Asked whether the union’s resolve is being tested, Arrieta replied, “Absolutely.” Last month, he tweeted that pre-arbitration players should pay attention to what’s happening in free agency, because they will have the power to change it.

As much as anyone, Arrieta can relate to Harper, Machado, and the other unsigned players. Last year, he didn’t agree to a three-year, $75-million contract with the Phillies until March 11.

“From the outside looking in, from the fan perspective, people think we’re just not signing, or guys are turning deals down,” Arrieta said. “The truth is, the right deal for those guys might not be there. Those guys, I promise you, want to be in a camp with a team today, if that’s a possibility.

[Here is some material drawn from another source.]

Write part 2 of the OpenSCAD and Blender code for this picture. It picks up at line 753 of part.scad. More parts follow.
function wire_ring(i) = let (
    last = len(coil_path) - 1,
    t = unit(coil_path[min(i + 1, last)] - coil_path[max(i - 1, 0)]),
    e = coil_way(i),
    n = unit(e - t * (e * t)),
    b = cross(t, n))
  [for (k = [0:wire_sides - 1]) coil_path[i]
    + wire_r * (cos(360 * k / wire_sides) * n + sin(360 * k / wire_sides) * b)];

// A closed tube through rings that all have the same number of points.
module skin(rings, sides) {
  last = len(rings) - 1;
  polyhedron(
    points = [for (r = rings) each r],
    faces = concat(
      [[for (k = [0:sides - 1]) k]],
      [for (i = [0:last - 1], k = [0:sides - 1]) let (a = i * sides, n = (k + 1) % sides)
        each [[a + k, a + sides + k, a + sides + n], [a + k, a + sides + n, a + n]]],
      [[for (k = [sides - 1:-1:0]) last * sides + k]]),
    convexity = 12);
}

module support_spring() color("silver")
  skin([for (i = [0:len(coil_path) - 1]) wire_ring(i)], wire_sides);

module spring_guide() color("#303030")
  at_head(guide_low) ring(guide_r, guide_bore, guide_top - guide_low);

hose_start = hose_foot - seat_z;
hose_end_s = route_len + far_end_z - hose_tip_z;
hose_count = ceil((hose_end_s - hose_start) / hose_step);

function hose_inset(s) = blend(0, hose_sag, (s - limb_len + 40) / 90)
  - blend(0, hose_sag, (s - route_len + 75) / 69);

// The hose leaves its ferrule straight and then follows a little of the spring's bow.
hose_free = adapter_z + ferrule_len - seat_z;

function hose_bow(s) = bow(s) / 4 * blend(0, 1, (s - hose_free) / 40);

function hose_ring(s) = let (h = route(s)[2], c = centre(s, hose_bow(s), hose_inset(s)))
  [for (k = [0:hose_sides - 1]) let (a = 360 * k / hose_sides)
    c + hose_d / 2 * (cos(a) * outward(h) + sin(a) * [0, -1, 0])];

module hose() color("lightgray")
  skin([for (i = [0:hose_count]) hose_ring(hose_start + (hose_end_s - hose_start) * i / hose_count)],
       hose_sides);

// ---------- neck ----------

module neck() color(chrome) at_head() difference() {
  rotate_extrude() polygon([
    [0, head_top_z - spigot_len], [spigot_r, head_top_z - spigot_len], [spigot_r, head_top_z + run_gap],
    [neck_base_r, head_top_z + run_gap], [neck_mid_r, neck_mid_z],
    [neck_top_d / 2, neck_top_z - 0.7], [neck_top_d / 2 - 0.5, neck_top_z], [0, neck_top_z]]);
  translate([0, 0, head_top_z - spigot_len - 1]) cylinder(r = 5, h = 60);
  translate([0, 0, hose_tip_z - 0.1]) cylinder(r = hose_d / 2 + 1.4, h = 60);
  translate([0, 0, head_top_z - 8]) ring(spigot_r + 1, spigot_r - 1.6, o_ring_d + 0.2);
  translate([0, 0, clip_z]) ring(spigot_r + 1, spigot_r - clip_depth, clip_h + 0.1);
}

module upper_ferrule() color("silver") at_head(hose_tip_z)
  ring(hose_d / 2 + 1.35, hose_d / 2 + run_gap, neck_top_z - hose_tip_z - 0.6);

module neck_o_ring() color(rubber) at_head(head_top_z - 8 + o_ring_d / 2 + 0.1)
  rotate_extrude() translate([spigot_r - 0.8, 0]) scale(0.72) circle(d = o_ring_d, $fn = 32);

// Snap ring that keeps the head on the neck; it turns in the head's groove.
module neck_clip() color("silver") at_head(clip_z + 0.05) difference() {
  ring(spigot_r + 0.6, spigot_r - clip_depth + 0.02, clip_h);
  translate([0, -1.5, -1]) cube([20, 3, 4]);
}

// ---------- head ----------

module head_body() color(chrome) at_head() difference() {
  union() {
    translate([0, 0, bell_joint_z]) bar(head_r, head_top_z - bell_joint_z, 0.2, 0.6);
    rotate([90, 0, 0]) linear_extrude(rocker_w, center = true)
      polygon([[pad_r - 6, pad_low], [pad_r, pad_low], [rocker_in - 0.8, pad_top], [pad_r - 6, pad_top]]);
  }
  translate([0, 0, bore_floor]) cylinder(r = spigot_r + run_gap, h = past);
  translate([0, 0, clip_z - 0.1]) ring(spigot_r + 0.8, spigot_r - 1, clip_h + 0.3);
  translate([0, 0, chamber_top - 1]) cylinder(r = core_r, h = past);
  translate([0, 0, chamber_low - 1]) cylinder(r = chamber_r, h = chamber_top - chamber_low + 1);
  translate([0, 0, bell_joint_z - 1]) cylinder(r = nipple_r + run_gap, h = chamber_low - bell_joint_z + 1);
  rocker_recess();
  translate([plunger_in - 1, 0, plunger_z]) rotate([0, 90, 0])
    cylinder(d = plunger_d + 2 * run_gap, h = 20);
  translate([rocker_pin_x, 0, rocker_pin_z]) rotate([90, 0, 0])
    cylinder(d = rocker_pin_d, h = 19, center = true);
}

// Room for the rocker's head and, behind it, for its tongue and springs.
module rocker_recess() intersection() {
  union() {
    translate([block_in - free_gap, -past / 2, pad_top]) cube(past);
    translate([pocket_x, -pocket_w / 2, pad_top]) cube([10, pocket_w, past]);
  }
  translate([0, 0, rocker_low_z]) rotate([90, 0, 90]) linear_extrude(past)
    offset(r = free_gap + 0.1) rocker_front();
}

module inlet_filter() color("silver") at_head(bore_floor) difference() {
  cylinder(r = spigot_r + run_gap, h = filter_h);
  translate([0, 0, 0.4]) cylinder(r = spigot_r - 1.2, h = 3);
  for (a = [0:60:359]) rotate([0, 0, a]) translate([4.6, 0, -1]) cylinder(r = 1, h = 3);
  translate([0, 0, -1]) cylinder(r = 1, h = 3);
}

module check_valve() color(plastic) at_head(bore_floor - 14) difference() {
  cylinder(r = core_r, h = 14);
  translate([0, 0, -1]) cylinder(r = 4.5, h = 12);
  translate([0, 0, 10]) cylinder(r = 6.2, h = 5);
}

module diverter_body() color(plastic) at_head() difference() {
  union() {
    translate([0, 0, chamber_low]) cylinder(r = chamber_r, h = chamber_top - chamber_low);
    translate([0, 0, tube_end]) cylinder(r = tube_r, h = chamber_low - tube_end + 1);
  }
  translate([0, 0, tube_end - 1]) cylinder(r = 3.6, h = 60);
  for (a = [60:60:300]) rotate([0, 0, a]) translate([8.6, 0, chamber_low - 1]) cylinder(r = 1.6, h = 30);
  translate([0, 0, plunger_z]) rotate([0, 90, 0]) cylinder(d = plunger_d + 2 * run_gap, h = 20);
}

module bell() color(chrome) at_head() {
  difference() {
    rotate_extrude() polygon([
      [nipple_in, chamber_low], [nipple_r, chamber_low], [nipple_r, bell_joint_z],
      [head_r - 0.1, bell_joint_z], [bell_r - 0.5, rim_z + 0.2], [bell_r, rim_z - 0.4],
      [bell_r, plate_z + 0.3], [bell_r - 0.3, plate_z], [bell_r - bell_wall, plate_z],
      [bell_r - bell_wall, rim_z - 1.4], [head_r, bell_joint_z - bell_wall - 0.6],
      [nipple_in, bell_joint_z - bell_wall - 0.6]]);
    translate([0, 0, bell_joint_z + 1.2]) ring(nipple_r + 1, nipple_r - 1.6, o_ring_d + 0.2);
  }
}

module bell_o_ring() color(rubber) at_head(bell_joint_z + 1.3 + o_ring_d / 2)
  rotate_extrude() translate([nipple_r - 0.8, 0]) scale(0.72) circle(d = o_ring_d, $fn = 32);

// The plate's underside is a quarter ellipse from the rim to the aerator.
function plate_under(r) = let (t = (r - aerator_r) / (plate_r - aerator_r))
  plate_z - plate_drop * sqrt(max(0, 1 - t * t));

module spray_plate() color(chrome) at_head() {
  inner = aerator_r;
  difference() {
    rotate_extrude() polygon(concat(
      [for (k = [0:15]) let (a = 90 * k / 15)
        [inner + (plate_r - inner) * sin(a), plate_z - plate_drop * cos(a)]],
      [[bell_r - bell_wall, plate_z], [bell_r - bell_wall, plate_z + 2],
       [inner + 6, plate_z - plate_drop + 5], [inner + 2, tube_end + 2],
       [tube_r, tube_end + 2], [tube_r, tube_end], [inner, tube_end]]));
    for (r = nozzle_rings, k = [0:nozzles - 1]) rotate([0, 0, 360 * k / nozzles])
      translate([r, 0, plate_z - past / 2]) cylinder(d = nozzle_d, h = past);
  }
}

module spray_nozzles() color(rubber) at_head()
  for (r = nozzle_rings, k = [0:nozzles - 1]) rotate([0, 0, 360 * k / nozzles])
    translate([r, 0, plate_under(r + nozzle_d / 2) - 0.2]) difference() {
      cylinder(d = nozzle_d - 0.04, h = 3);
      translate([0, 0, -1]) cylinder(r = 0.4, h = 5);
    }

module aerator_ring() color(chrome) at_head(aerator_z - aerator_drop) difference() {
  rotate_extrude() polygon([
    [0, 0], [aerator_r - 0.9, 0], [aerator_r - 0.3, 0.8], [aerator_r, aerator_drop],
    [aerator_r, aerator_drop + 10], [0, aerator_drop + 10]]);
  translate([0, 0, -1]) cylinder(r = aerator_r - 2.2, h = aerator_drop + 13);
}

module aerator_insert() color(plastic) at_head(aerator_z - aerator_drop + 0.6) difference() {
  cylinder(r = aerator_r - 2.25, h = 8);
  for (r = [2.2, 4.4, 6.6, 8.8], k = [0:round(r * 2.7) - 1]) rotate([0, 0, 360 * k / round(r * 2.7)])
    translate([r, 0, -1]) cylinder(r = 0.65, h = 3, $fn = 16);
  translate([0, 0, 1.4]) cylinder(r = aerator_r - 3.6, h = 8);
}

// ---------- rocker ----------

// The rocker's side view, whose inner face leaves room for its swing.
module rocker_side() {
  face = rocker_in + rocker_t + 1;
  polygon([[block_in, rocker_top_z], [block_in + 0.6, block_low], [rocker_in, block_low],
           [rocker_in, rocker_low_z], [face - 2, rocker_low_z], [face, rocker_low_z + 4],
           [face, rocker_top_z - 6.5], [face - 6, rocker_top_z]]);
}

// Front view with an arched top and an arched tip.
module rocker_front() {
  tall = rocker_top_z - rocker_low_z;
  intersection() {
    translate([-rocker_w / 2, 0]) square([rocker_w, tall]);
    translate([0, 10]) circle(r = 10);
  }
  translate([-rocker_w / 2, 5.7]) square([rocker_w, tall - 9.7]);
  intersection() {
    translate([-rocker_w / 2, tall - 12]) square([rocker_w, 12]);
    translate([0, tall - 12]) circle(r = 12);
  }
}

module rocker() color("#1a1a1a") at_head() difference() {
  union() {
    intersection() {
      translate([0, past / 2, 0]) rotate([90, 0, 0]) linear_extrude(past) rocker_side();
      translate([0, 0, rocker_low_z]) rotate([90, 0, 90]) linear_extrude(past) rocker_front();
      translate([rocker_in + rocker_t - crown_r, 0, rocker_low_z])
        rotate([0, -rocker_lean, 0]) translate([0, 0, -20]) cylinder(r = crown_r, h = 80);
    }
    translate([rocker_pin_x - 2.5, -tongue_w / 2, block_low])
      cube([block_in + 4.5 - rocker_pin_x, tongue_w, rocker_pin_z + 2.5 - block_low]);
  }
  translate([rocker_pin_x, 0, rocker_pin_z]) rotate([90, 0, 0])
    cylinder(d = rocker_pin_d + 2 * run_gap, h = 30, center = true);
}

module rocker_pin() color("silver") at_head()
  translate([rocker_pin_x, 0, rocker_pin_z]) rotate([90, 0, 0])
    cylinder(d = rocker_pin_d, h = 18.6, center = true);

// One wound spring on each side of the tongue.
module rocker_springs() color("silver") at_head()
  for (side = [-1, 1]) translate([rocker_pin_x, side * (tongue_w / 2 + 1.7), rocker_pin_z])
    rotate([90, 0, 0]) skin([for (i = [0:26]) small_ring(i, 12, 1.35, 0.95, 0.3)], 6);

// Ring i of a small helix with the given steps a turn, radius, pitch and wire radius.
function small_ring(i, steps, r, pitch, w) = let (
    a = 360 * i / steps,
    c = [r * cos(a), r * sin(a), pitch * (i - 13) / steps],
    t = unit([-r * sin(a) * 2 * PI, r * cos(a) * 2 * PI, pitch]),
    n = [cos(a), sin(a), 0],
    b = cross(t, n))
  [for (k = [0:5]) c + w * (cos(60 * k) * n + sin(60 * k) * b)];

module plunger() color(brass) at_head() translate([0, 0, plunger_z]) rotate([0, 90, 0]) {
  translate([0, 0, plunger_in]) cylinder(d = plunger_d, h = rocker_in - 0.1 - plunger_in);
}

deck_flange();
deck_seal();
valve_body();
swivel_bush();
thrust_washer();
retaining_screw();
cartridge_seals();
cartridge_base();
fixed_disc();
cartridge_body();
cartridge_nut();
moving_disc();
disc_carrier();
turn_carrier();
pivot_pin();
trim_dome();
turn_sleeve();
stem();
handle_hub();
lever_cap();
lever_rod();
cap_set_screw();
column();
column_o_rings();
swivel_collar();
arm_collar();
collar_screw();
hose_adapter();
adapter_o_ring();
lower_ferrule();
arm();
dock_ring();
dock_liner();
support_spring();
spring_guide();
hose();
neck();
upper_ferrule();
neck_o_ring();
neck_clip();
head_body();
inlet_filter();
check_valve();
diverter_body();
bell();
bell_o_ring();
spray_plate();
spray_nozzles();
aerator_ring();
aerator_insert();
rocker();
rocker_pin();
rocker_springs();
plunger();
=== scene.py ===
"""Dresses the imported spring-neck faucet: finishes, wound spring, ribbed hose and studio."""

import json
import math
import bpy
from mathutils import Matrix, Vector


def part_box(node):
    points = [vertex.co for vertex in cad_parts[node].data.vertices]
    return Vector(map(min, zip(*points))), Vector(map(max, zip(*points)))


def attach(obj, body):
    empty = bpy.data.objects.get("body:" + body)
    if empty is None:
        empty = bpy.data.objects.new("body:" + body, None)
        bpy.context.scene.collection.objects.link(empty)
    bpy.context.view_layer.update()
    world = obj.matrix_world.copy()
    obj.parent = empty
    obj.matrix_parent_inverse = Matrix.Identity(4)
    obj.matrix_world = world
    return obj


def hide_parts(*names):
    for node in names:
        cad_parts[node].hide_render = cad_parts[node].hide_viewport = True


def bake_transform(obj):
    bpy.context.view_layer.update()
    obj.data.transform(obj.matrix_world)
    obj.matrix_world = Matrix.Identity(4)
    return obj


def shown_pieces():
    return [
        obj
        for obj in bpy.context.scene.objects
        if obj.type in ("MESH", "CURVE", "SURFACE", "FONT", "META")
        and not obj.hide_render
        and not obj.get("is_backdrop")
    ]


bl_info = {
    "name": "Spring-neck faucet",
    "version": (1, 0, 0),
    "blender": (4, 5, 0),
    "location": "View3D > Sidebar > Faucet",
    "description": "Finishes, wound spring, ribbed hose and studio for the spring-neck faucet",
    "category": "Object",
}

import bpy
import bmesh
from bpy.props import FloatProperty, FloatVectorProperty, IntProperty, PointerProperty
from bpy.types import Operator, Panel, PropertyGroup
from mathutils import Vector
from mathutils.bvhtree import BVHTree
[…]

“We have two or three more years under the current bargaining agreement, so it’s going to be tough. Last thing anyone wants to see is a strike. It just seems like the structure of free agency and even arbitration are operating differently the last few years. If that’s the way it’s going to be in the future, we have to adapt and figure out a way to make it work.”

Nola adapted. After making $573,000 last season, he achieved financial security for multiple generations of his family without grinding through free agency. And when his time comes, maybe he’ll find the experience to be more pleasant than his peers during the last two years.